A Formula for Perfect Gift Ideas

How do you find the perfect gift for anyone regardless of the recipient’s age? I’ve always believed that the general principle for finding the best gift ideas remains the same: thought about the receiver comes first–the gift itself just takes second place.

That basic principle essentially implies that the idea of a perfect gift actually doesn’t exist as an idea that can be considered universal. Put another way, there’s no such thing as a standard “perfect gift” for anyone that matches a particular profile, demographic, or description. Every so-called best gift is as unique as the recipient and the purpose for which it is given.

To illustrate this, think of Christmas gift ideas to give to your spouse. If you intend to buy one online, you’ll probably browse tens or hundreds of gift registry sites that list Christmas gifts, gifts for husbands, gifts for wives, and the like. This pattern of gift searching relies on the process of elimination–that is, of narrowing down millions of gift items to just one or two–and then purchasing one while hoping that it will be the perfect present for the receiver. But, this method limits your search in a lot of ways. For instance, it limits your ideas to the season or holiday. Surely, you want to give the best gift not because of the holiday but despite the holiday.

An Easier Way

Is it wrong to search for great gift ideas in that manner? Of course, it is not. But, is there an easier, smoother way showing the deeper thought and reflection you’ve put into your gift giving act? Yes, there is.

Any present is perfect only insofar as it meets a specific purpose. Let’s take this statement a bit further. Different people have different purposes for the gifts that they give. Most of those purposes are practically laced with self-serving motives. Most people give gifts to satisfy another’s wants. Yet, the most thoughtful, noble, and special gift you can give is one that helps fulfill the recipient’s need.

Everyone has both wants and needs, and at the end of the day, it’s those gifts that fulfill a need that count and matter more (and are often fondly remembered). After all, everyone can live without getting what one wants. Imagine yourself as the recipient of a special gift. Can you say to the gift giver, “You do love me and care for me; you were there in my need”?

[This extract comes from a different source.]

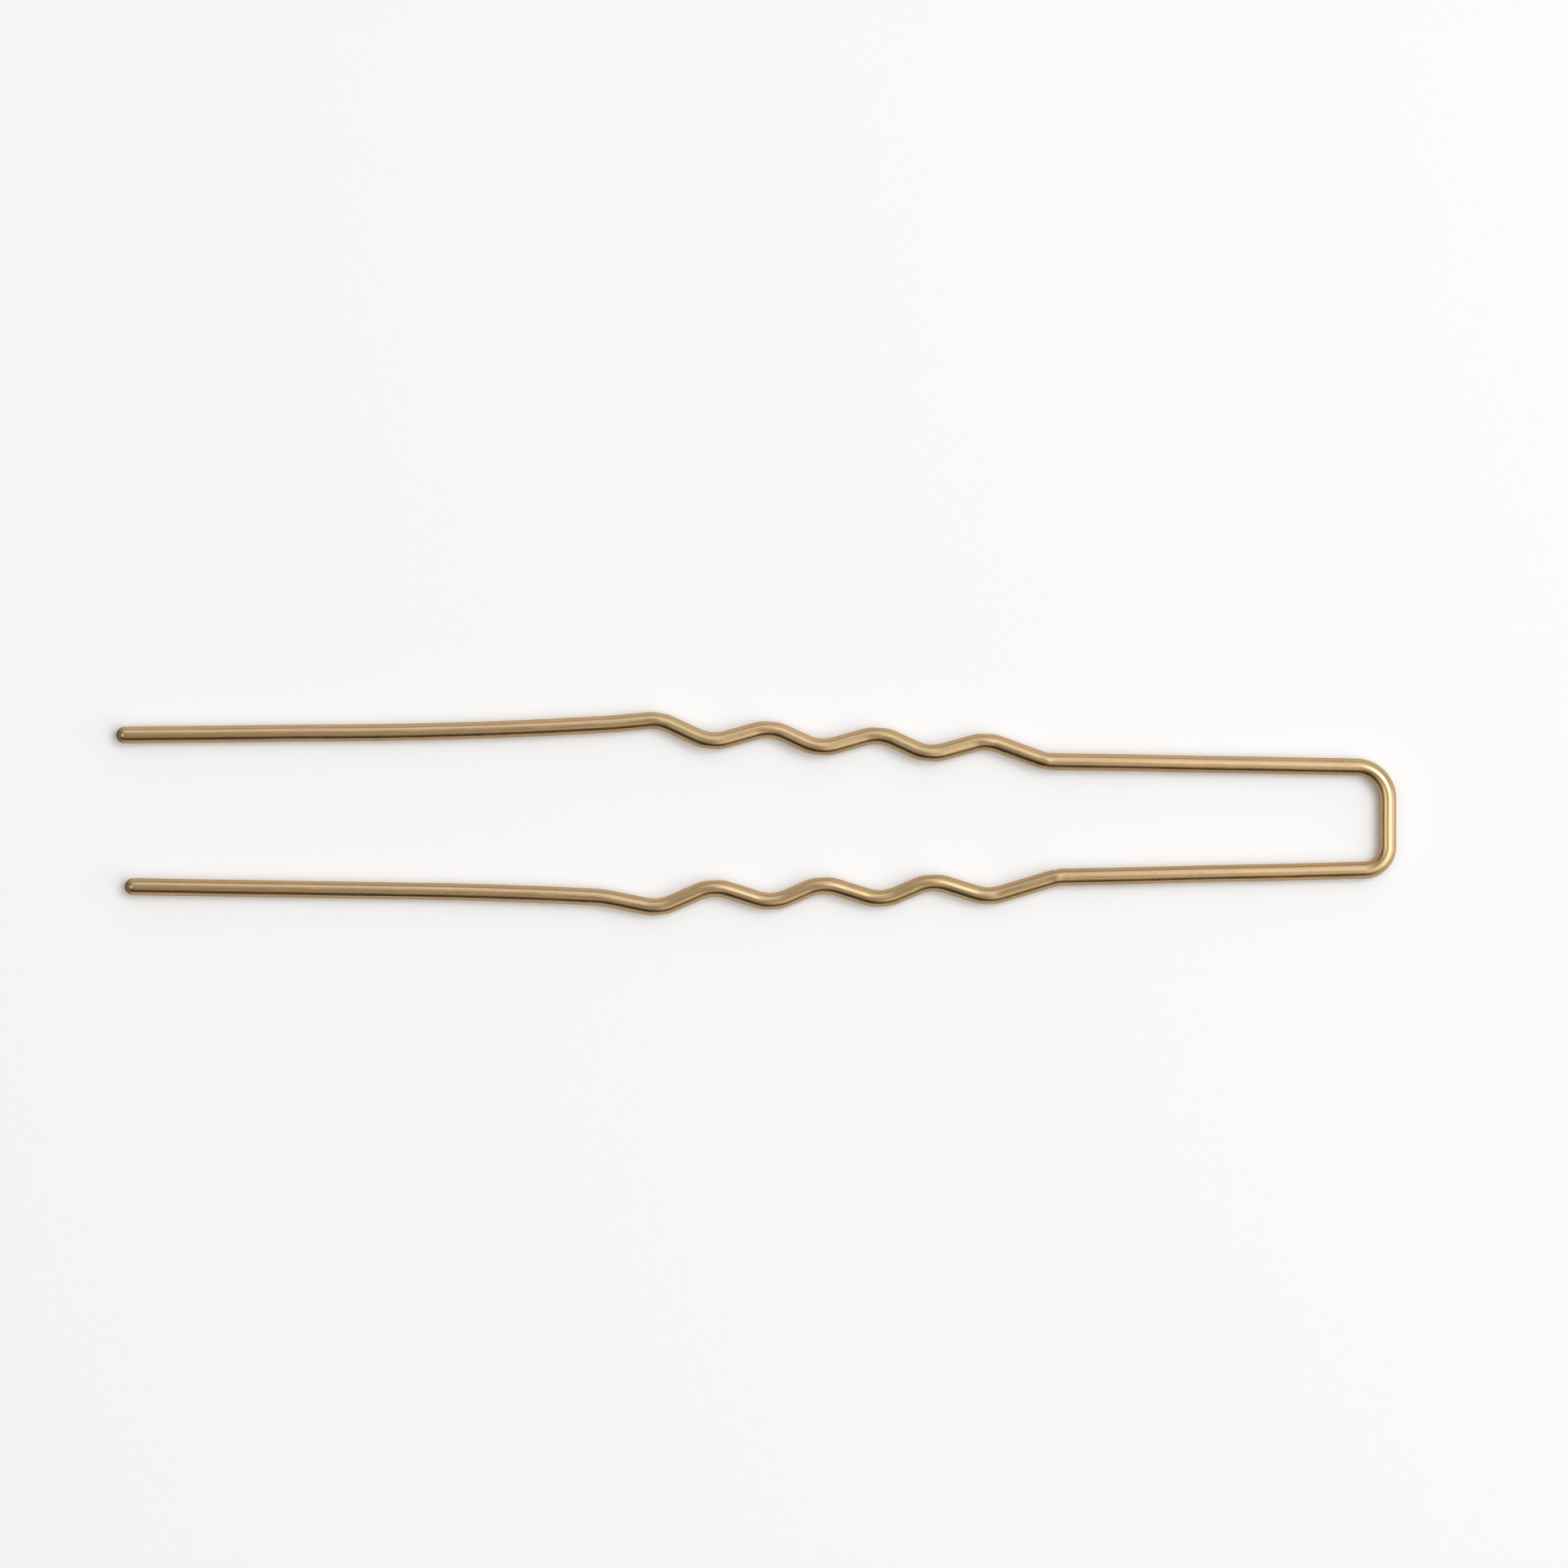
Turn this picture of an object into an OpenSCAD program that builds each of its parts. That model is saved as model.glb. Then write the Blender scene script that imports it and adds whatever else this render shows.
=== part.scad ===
// Crimped U-shaped hairpin: one length of round wire, folded in the middle
// into a bow, with four crests crimped into each leg and two plain rounded
// ends. It lies flat, bow towards +X, upper leg on the +Y side, and its
// lowest line is at Z = 0. Every bend keeps its radius and every straight its
// length, as on the wire bender that makes such a pin.
//
// Elastic flex of the two legs stands in two places, at the square cuts
// between the bow and the legs, where each leg meets the bow face to face.

/* [Wire] */
// Diameter of the round wire
wire_d = 1; // [0.7:0.05:1.4]

/* [Pin] */
// Length from the back of the bow to the end of the longer leg
pin_l = 76; // [70:0.5:90]
// How far the lower leg stops short of the upper leg
tip_step = 0.5; // [0:0.1:3]
// Width of the bow, between the centre lines of the two shanks
bow_w = 6.14; // [5:0.02:9]
// Reach of the stiff bow, from its centre line to where the legs flex
flex_reach = 10; // [6:0.5:14]

/* [Crimps of both legs] */
// Crests on each leg
crests = 4; // [2:1:5]
// Radius of the wire's centre line at a crimp
crimp_r = 2.6; // [1.4:0.1:3]
// Straight wire on the side of a crest that falls towards the other leg
fall_run = 1.75; // [0.75:0.05:2.25]
// Straight wire on the side of a crest that climbs away from the other leg
rise_run = 1.3; // [0.5:0.1:2]
// Straight wire that climbs to the last crest
last_run = 1.7; // [0.5:0.1:2.5]

/* [Ends of both legs] */
// Straight wire behind the last crest
lead_run = 2; // [0.5:0.1:4]
// Radius of the soft bend that ends it
lead_r = 8; // [3:0.5:15]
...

Taking the recipient’s need as your foremost consideration in deciding what gift to give lifts your gift giving several notches higher than routine, superficial, thoughtless, and meaningless giving. So, if you intend to practice a more loving and more genuinely human way of giving the best gift to your loved ones, try the needs-based approach.

The Liberating Formula

For brevity’s sake, I’ve summed it into a formulaic fill-in-the-blanks statement that goes like this:

“My gift’s receiver needs help with _____________________. I can help this person by giving her or him a _________________.”

That formula is a very liberating formula because it:

  • frees you from the constraints of holiday-themed giving;
  • frees you from the constraints of popularity-based gifts ideas;
  • gives you more leeway to come up with a more intimate, more meaningful, and more useful gift idea;
  • points you to a gift idea that fulfills a need (i.e., the receiver’s), for which the receiver will hopefully be grateful;
  • frees you from the time-consuming, hit-or-miss process of sorting out gift suggestions because right from the start, you already have a clear idea of the specific purpose for the gift item that you intend to give; and
  • frees you from the idea that a gift is always physical, material, or tangible. Not all gifts are tangible. In many situations, the best gift is the intangible kind: the gift of presence, the gift of time, the gift of reassurance, the gift of appreciation expressed in a handwritten note, etc.

Take note that the intended recipient may express her or his needs either explicitly or indirectly. Regardless, you have to know what those are. Sometimes, you even need to figure out those unexpressed needs on your own. Giving a helpful gift for someone’s unexpressed need often spices up your gift giving with the element of surprise, which always results in delight: “Oh, oh, oh! How did you know I needed this? Thank you! I do need this.”

In conclusion, do not start your search on a gift registry site or a themed listing of gift ideas. Instead, start your search from your mind and fill your thoughts with the recipient and his or her needs. Only then can you really begin a worthwhile search for perfect gift ideas for that person you care about.